E quando i test non sono d’accordo? I risultati sono più deboli. Chi aveva solo la biopsia tissutale positiva ha avuto una sopravvivenza globale di 9,9 mesi; chi solo la liquida, appena 4. Anche la sopravvivenza libera da malattia scende: rispettivamente 3,06 mesi e 2,07 mesi. Le ragioni della discordanza sono diverse: in quasi la metà dei casi (43,3%) i due test rilevano mutazioni diverse. Altri fattori sono l’alto carico mutazionale, l’instabilità dei microsatelliti e in alcuni casi il semplice fallimento tecnico del test. I pathway più colpiti dalla discordanza? PI3K/PTEN/AKT/mTOR ed ERBB2. “Queste discrepanze ci raccontano quanto sia eterogeneo il tumore – continua Marchetti –. E quanto serva una strategia più ampia per affrontare la malattia in modo davvero personalizzato”.

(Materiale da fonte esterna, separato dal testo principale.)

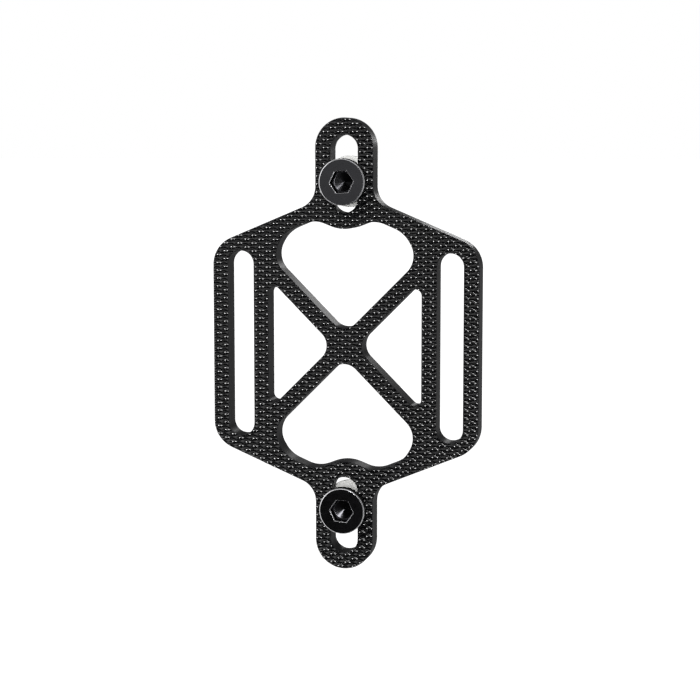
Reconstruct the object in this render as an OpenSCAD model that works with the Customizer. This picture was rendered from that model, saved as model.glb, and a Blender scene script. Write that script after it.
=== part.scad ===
// Slotted strap mount for a bicycle: a flat sheet plate on two screws and two spacers.
// Frame: X across the plate, Y back along the screws, Z up the plate.
// The origin is midway between the screw axes, on the plane where the spacers bear.

/* [Plate outline] */
// Width across the two strap sides
plate_w = 53.1; // [52.5:0.1:56]
// Height from tab end to tab end
plate_h = 88.2; // [86:0.1:94]
// Thickness of the sheet
plate_t = 4.5; // [3:0.1:6]
// Width of the tab at the top and at the bottom
tab_w = 11.5; // [10.4:0.1:12.4]
// Height above the centre at which a shoulder line meets the tab side
neck_z = 28; // [27.5:0.1:28.5]
// Fall of the shoulder from the tab to the strap side, in degrees
shoulder_slope = 22.7; // [22:0.1:23.5]
// Radius of the four outer corners
corner_r = 5.8; // [4:0.1:7]
// Radius of the inner curve between tab and shoulder
neck_r = 4.4; // [3:0.1:5]

/* [Strap slots] */
// Distance between the middles of the two strap slots
strap_pitch = 41.8; // [41.4:0.1:42.2]
// Width of a strap slot
strap_w = 5.2; // [4.5:0.1:5.6]
// Length of a strap slot, end to end
strap_len = 36.6; // [30:0.1:37]

/* [Windows] */
// Width of the two bars that cross at the centre
bar_w = 3.15; // [2.8:0.05:3.6]
// Radius of the four window corners that point at the centre
tip_r = 3.2; // [2.4:0.1:3.6]
// Distance from the centre line to the upright side of a side window
side_window_x = 15.3; // [14.8:0.05:15.4]
// Radius of the sharp corners of a side window
side_window_r = 1.25; // [0.8:0.05:1.6]
// Width of the rim between a shoulder and a heart window
rim_w = 3.1; // [2.8:0.05:3.4]
// Distance from the centre line to the inner end of a lobe's top side
lobe_in_x = 6; // [5.6:0.1:6.4]
// Distance from the centre line to the outer end of a lobe's top side
lobe_out_x = 11.9; // [11.7:0.1:12.1]
// Distance from the centre line to the lobe's lower corner
lobe_side_x = 14.7; // [14.5:0.1:14.8]
// Height of the heart's notch above the centre, before it is rounded
notch_z = 22.2; // [21.8:0.1:22.5]

/* [Screw slots] */
// Distance between the middles of the two screw slots
slot_pitch = 66.7; // [66:0.1:67.4]
// Length of a screw slot, end to end
slot_len = 15; // [13:0.1:15.6]
// Width of a screw slot
slot_w = 5.4; // [5.3:0.05:5.8]

/* [Screws] */
// Distance between the axes of the two screws
screw_pitch = 64; // [60:0.5:70]
// Height of the plate's centre above the middle of the two screws
plate_rise = 0.2; // [0:0.1:1]
// Outside diameter of the thread
thread_d = 5; // [4.9:0.1:5.1]
// Diameter of the plain shank between head and thread
shank_d = 4.8; // [4.4:0.1:4.8]
// Length of a screw under its head
screw_len = 16; // [12:1:20]
// Diameter of the flat head
head_d = 9; // [8.5:0.1:10]
// Height of the flat head
head_h = 2; // [1.9:0.1:3]
// Width of the turned edge round the head
head_edge = 0.25; // [0.1:0.05:0.4]
// Size of the hexagon key, across its flats
key_af = 4; // [3:0.5:4]
// Depth of the key socket
key_depth = 1.7; // [1.2:0.1:1.8]
// Turn of the upper screw's socket, in degrees
upper_turn = 4; // [-30:1:30]
// Turn of the lower screw's socket, in degrees
lower_turn = -5; // [-30:1:30]

/* [Spacers] */
// Outside diameter of a spacer
spacer_d = 10; // [9:0.1:11]
// Bore of a spacer
spacer_bore = 5.3; // [5.2:0.05:5.6]
// Thickness of a spacer
spacer_t = 1; // [1:0.5:5]
// Width of the chamfer round a spacer
spacer_edge = 0.15; // [0.1:0.05:0.3]

/* [Hidden] */

round_fn = 96;
// Largest turn of one straight piece of a rounded outline, in degrees
arc_step = 5;
// How far a cutter runs past the faces that it cuts
past = 1;

half_w = plate_w / 2;
tab_x = tab_w / 2;
tab_arc_z = plate_h / 2 - tab_x;
corner_z = neck_z - (half_w - tab_x) * tan(shoulder_slope);
// The windows' slanting sides run at 45 degrees, this far above and below the centre
bar_offset = bar_w / sqrt(2);

lobe_r = 5.4;
lobe_top_r = 6;
lobe_side_r = 4.4;
notch_r = 7.2;

front_y = -spacer_t - plate_t;
screw_z = screw_pitch / 2;
thread_chamfer = 0.6;
// The drill's point under the key socket
key_point_depth = 0.7;
key_point_d = 0.9 * key_af;

BLACK_SHEET = "#1b1c1d";
BLACK_STEEL = "#2c2d2e";
WHITE_NYLON = "#eeeeeb";

// Height of a line parallel to the right shoulder, inside it by depth, at a distance x from the middle
function under_shoulder(x, depth) =
    neck_z - (x - tab_x) * tan(shoulder_slope) - depth / cos(shoulder_slope);

function flat_point(p) = [p.x, p.y];

// Points of the arc of radius r that rounds the corner at p, between the points before and after
function corner_arc(before, p, after, r) =
    let (
        u = (before - p) / norm(before - p),
        v = (after - p) / norm(after - p),
        half = acos(u * v) / 2,
        centre = p + (u + v) / norm(u + v) * r / sin(half),
        start = p + u * r / tan(half) - centre,
        end = p + v * r / tan(half) - centre,
        from = atan2(start.y, start.x),
        turn = (atan2(end.y, end.x) - from + 540) % 360 - 180,
        n = ceil(abs(turn) / arc_step)
    )
    [for (k = [0:n]) centre + r * [cos(from + turn * k / n), sin(from + turn * k / n)]];

// Outline through corners given as [x, z, radius]; a radius of 0 keeps the point itself
function rounded(corners) =
    let (n = len(corners))
    [
        for (i = [0:n - 1])
            let (
                p = flat_point(corners[i]),
                before = flat_point(corners[(i + n - 1) % n]),
                after = flat_point(corners[(i + 1) % n]),
                r = corners[i].z
            )
            each (r == 0 ? [p] : corner_arc(before, p, after, r))
    ];

// Half circle at a tab's end; side is 1 for the upper tab and -1 for the lower one
function tab_end(side) =
    [for (a = [0:arc_step:180]) [side * tab_x * cos(a), side * (tab_arc_z + tab_x * sin(a)), 0]];

function plate_outline() = rounded(concat(
    [[half_w, -corner_z, corner_r], [half_w, corner_z, corner_r], [tab_x, neck_z, neck_r]],
    tab_end(1),
    [[-tab_x, neck_z, neck_r], [-half_w, corner_z, corner_r], [-half_w, -corner_z, corner_r],
     [-tab_x, -neck_z, neck_r]],
    tab_end(-1),
    [[tab_x, -neck_z, neck_r]]
));

// Heart with its point at the centre of the plate and two lobes under the shoulders
function heart_outline() =
    let (
        lobe = [
            [lobe_side_x, lobe_side_x + bar_offset, lobe_side_r],
            [lobe_out_x, under_shoulder(lobe_out_x, rim_w), lobe_top_r],
            [lobe_in_x, under_shoulder(lobe_in_x, rim_w), lobe_r]
        ]
    )
    rounded(concat(
        [[0, bar_offset, tip_r]],
        lobe,
        [[0, notch_z, notch_r]],
        [for (i = [len(lobe) - 1:-1:0]) [-lobe[i].x, lobe[i].y, lobe[i].z]]
    ));

// Triangle between the bars and the web beside a strap slot
function side_window_outline() = rounded([
    [bar_offset, 0, tip_r],
    [side_window_x, bar_offset - side_window_x, side_window_r],
    [side_window_x, side_window_x - bar_offset, side_window_r]
]);

// Turns a shape drawn in X and Z to stand in the plate's plane, with depth running forwards from y = 0
module stand() {
    rotate([90, 0, 0]) children();
}

// Cutter with two round ends, upright in the plate
module upright_slot(width, length) {
    reach = length / 2 - width / 2;
    stand()
        translate([0, 0, -past]) {
            translate([-width / 2, -reach, 0])
                cube([width, 2 * reach, plate_t + 2 * past]);
            for (side = [-1, 1])
                translate([0, side * reach, 0])
                    cylinder(h = plate_t + 2 * past, d = width, $fn = round_fn);
        }
}

module plate() {
    color(BLACK_SHEET)
        translate([0, -spacer_t, plate_rise])
            difference() {
                stand()
                    linear_extrude(plate_t)
                        difference() {
                            polygon(plate_outline());
                            for (up = [0, 1])
                                mirror([0, up]) polygon(heart_outline());
                            for (left = [0, 1])
                                mirror([left, 0]) polygon(side_window_outline());
                        }
                for (side = [-1, 1]) {
                    translate([side * strap_pitch / 2, 0, 0])
                        upright_slot(strap_w, strap_len);
                    translate([0, 0, side * slot_pitch / 2])
                        upright_slot(slot_w, slot_len);
                }
            }
}

// Flat nylon ring behind the plate, round a screw
module spacer(z) {
    color(WHITE_NYLON)
        translate([0, 0, z])
            stand()
                rotate_extrude($fn = round_fn)
                    polygon([
                        [spacer_bore / 2, 0],
                        [spacer_d / 2 - spacer_edge, 0],
                        [spacer_d / 2, spacer_edge],
                        [spacer_d / 2, spacer_t - spacer_edge],
                        [spacer_d / 2 - spacer_edge, spacer_t],
                        [spacer_bore / 2, spacer_t]
                    ]);
}

// Flat-headed socket screw, head to the front, its socket turned by turn degrees
module screw(z, turn) {
    color(BLACK_STEEL)
        translate([0, front_y, z])
            stand()
                difference() {
                    rotate_extrude($fn = round_fn)
                        polygon([
                            [0, -screw_len],
                            [thread_d / 2 - thread_chamfer, -screw_len],
                            [thread_d / 2, -screw_len + thread_chamfer],
                            [thread_d / 2, front_y],
                            [shank_d / 2, front_y],
                            [shank_d / 2, 0],
                            [head_d / 2 - head_edge / 2, 0],
                            [head_d / 2, head_edge / 2],
                            [head_d / 2, head_h - head_edge],
                            [head_d / 2 - head_edge, head_h],
                            [0, head_h]
                        ]);
                    rotate([0, 0, turn])
                        translate([0, 0, head_h - key_depth])
                            cylinder(h = key_depth + past, d = key_af / cos(30), $fn = 6);
                    translate([0, 0, head_h - key_depth - key_point_depth])
                        cylinder(h = key_point_depth, d1 = 0, d2 = key_point_d, $fn = round_fn);
                }
}

plate();
spacer(screw_z);  // upper_spacer
spacer(-screw_z);  // lower_spacer
screw(screw_z, upper_turn);  // upper_screw
screw(-screw_z, lower_turn);  // lower_screw
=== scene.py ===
# %% [markdown]
# # A strap mount for a bicycle
# The mount is a flat plate of black woven laminate on two socket screws and two nylon rings.
# The exact model already holds the sizes and the motion. Here each piece gets the surface that
# a close look shows: the weave of the laminate, the key sockets, the threads and the worn rims,
# whose light steel is partly a painted highlight.

# %% Load the exact model
import math

import bpy
import numpy as np
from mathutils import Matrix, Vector


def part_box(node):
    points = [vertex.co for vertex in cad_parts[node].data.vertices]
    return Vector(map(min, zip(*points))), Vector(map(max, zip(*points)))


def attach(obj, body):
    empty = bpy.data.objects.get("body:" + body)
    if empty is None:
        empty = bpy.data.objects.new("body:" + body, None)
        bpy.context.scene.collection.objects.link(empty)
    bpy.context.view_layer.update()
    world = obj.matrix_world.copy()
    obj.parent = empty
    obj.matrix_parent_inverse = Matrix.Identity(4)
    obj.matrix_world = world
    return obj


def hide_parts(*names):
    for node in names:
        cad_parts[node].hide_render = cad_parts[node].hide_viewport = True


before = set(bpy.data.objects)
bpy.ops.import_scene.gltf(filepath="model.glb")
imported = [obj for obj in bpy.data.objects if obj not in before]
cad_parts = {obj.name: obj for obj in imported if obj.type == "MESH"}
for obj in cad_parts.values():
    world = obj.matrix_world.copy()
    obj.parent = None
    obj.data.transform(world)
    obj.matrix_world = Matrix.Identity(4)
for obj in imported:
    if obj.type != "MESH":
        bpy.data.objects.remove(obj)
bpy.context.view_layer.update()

MM = 0.001

# %% [markdown]
# ## The camera
# The camera comes first, because every choice of detail depends on how large it shows.
# It stands a little to the right of the plate and a little above it. Its place is measured from the
# middle of the plate's front face, so that it follows the exact model.

# %% Camera
plate_low, plate_high = (np.array(corner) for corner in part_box("plate"))
FRONT_Y, BACK_Y = plate_low[1], plate_high[1]
plate_middle = (plate_low + plate_high) / 2
face_middle = np.array([plate_middle[0], FRONT_Y, plate_middle[2]])

CAMERA_OFFSET = np.array([83.8, -334.1, 38.27]) * MM
CAMERA_PITCH = math.radians(83.54)
CAMERA_TURN = math.radians(13.88)
LENS = 91.75
SENSOR = 36.0

camera_data = bpy.data.cameras.new("camera")
camera_data.lens = LENS
camera_data.sensor_width = SENSOR
camera_data.clip_start = 0.01
camera = bpy.data.objects.new("camera", camera_data)
camera.location = face_middle + CAMERA_OFFSET
camera.rotation_euler = (CAMERA_PITCH, 0.0, CAMERA_TURN)
bpy.context.collection.objects.link(camera)
bpy.context.scene.camera = camera
print("camera at", tuple(round(v, 4) for v in camera.location))

# %% [markdown]
# ## The plate's outline
# The outline with its six windows and slots is read from the exact plate, so nothing is measured twice.
# Triangles of the front face share their inner edges, and an edge that only one of them has
# lies on the outline. Those edges, each with its direction, are all that the next steps need.

# %% Read the outline from the exact plate


def outline_edges(node_object):
    """Edges of the front face that only one triangle uses, as start and end points (x, z) in metres."""
    mesh = node_object.data
    mesh.calc_loop_triangles()
    points = np.empty(len(mesh.vertices) * 3, np.float32)
    mesh.vertices.foreach_get("co", points)
    points = points.reshape(-1, 3).astype(float)
    triangles = np.empty(len(mesh.loop_triangles) * 3, np.int32)
    mesh.loop_triangles.foreach_get("vertices", triangles)
    triangles = triangles.reshape(-1, 3)
    on_front = (np.abs(points[triangles][:, :, 1] - FRONT_Y) < 1e-6).all(axis=1)
    keys, place = np.unique(np.round(points[:, [0, 2]], 7), axis=0, return_inverse=True)
    faces = place.reshape(-1)[triangles[on_front]]
    directed = np.concatenate([faces[:, [0, 1]], faces[:, [1, 2]], faces[:, [2, 0]]])
    code = np.sort(directed, axis=1) @ np.array([len(keys), 1])
    _, first, count = np.unique(code, return_index=True, return_counts=True)
    border = directed[first[count == 1]]
    return keys[border[:, 0]], keys[border[:, 1]]


edge_start, edge_end = outline_edges(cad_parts["plate"])
outline_length = np.linalg.norm(edge_end - edge_start, axis=1).sum()
print(f"outline: {len(edge_start)} edges, {outline_length / MM:.0f} mm in all")

# %% [markdown]
# ## How far a point lies inside the outline
# The weave is a grid that must stop exactly at the cut edge. For that, each grid point needs its
# distance to the outline, positive inside the laminate. The distance to a straight edge is found by
# dropping a perpendicular on it, and a point is inside if a ray from it crosses the outline an odd
# number of times.

# %% Distance to the outline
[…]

Verso una nuova diagnosi di precisione

“Le informazioni biologiche che abbiamo ottenuto sono la base per migliorare le tecnologie di profilazione – conclude Marchetti –. Potremmo integrare i test con nuove piattaforme e sistemi di intelligenza artificiale, per aumentare sensibilità e specificità. L’obiettivo è chiaro: ridurre, o magari eliminare, la necessità di biopsie tissutali invasive”.

Una rivoluzione che, unendo i punti di forza delle due tecniche, potrebbe cambiare per sempre il modo in cui trattiamo i tumori avanzati. Con un semplice prelievo del sangue e l’analisi giusta, la medicina di precisione diventa più accessibile, mirata e, soprattutto, efficace.